Where did the time go?
I want you to know that the work you’re doing now IS real work. It’s important, and it matters. In a LinkedIn article I was reading just last week, 91% of employers say that soft skills are more important than hard skills when looking to hire a new employee. These skills are becoming increasingly important, not just in the workplace but everywhere. Those are certainly the skills I can practice, teach my kids, and cultivate in a variety of non-traditional unpaid ways.
Just because I was (and still am) what some would call a stay-at-home mother, I don’t necessarily do a lot of staying home.
According to the LinkedIn report, these are the soft skills companies need, but have a hard time finding:
5) Time Management
Where better to practice these skills than in the context of motherhood and volunteerism and community service?
Think about what you’re doing right now. If you’re not doing REAL work, can you think of anything that’s preparing you to lead with the soft skills necessary for the future?

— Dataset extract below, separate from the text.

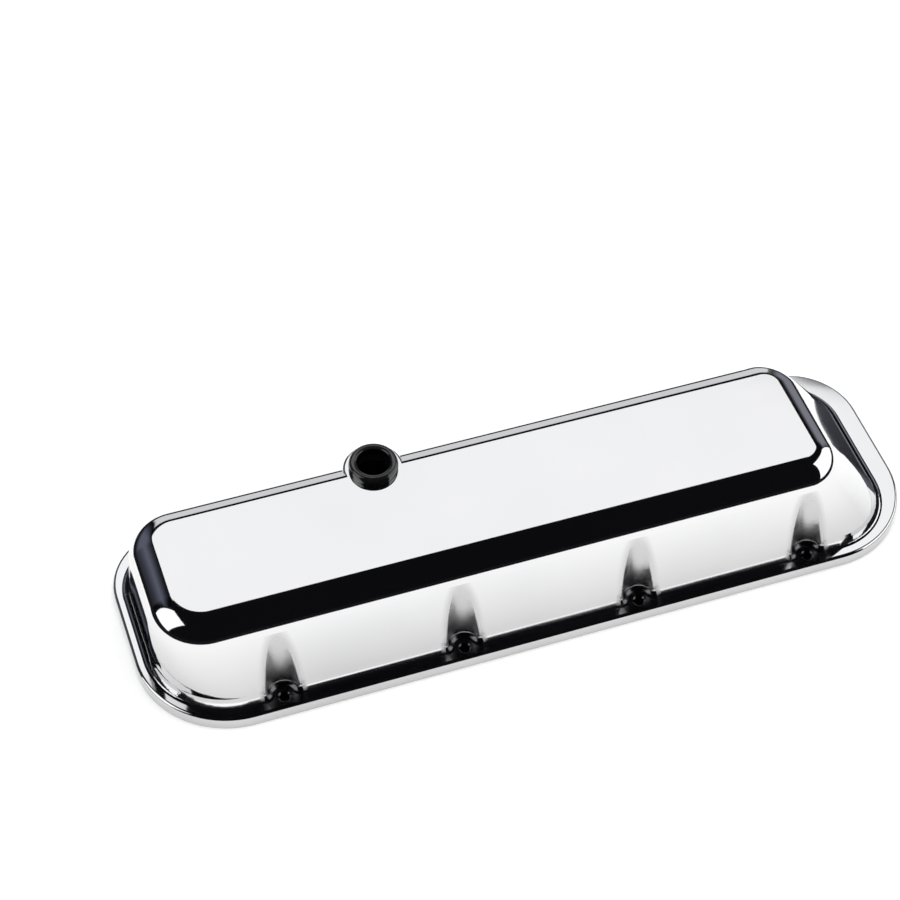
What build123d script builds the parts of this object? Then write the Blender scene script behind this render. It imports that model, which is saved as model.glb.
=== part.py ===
"""Cast aluminium valve cover for a big V8 cylinder head, with its rubber breather grommet.

Frame: millimetres, +Z up. The gasket rail stands on Z = 0, +X runs along the crankshaft line,
and +Y points to the intake side of the head. The origin is the middle of the gasket face.
"""
from build123d import *
import os
from math import hypot

# Bolt rail round the foot of the cover
BOLT_PITCH = 122.94            # cylinder bore spacing of the head
RAIL_LENGTH = 541.4
RAIL_WIDTH = 166.4
RAIL_THICKNESS = 9.5
EXHAUST_CORNER_RADIUS = 63.5
INTAKE_CORNER_RADIUS = 47.0
RAIL_EDGE_RADIUS = 2.2
BOLT_INSET = 8.9               # bolt lines, in from the long edges
BOLT_SHIFT = -1.1              # the bolt pattern sits a little left of the rail's middle
BOLT_HOLE_DIAMETER = 6.8       # clearance for a quarter-inch bolt
BOLT_HOLE_CHAMFER = 0.9
NOTCH_RADIUS = 10.7            # room for a socket at each bolt, at the rail's top face
NOTCH_RADIUS_AT_CROWN = 15.4
NOTCH_LIP_RADIUS = 2.0

# Raised body: where its drafted walls would meet the rail and the crown if nothing was rounded
CROWN_HEIGHT = 76.0
FOOT_LEFT, CROWN_LEFT = -260.4, -259.4
FOOT_RIGHT, CROWN_RIGHT = 253.5, 206.3
FOOT_EXHAUST, CROWN_EXHAUST = -72.5, -55.6
FOOT_INTAKE, CROWN_INTAKE = 70.0, 47.6
FOOT_CORNERS = (53.0, 44.0, 36.0, 36.5)     # exhaust left, exhaust right, intake right, intake left
CROWN_CORNERS = (32.0, 25.0, 28.0, 31.0)
CROWN_FILLET = 18.5
FOOT_FILLET = 5.0
WALL = 4.0

# Breather boss behind the crown, and the grommet in its hole
BREATHER_X, BREATHER_Y = -89.3, 38.0
BOSS_RADIUS = 20.5
BOSS_TOP_RADIUS = 2.0
BREATHER_HOLE_RADIUS = 15.9    # one and a quarter inch hole
BREATHER_POCKET_RADIUS = 17.2
GROMMET_RADIUS = 17.15
GROMMET_BORE_RADIUS = 12.4
GROMMET_STAND = 11.0
GROMMET_EDGE = 0.9
GROMMET_LIP_RADIUS = 17.0
GROMMET_LIP_DEPTH = 3.5
GROMMET_NECK_CLEARANCE = 0.05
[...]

It’s so easy to think that time spent at home and time spent not earning real money, is wasted time. And this couldn’t be further from the truth.
Your soft skills are getting stronger every day.
It is possible to chase your dream without running away from your life.
You are not stuck.
You are not stigmatized.
You are not a doormat.
You are not a slave.
You are smart, and special, and someday (but maybe not now), your dreams will actually be closer than you think.
You will not always have children at home.
You will not always need to be the one who does the cooking and cleaning.
You will find, if you’re willing to share now, that which you have, that when the timing is right, you will receive exactly what you hoped for.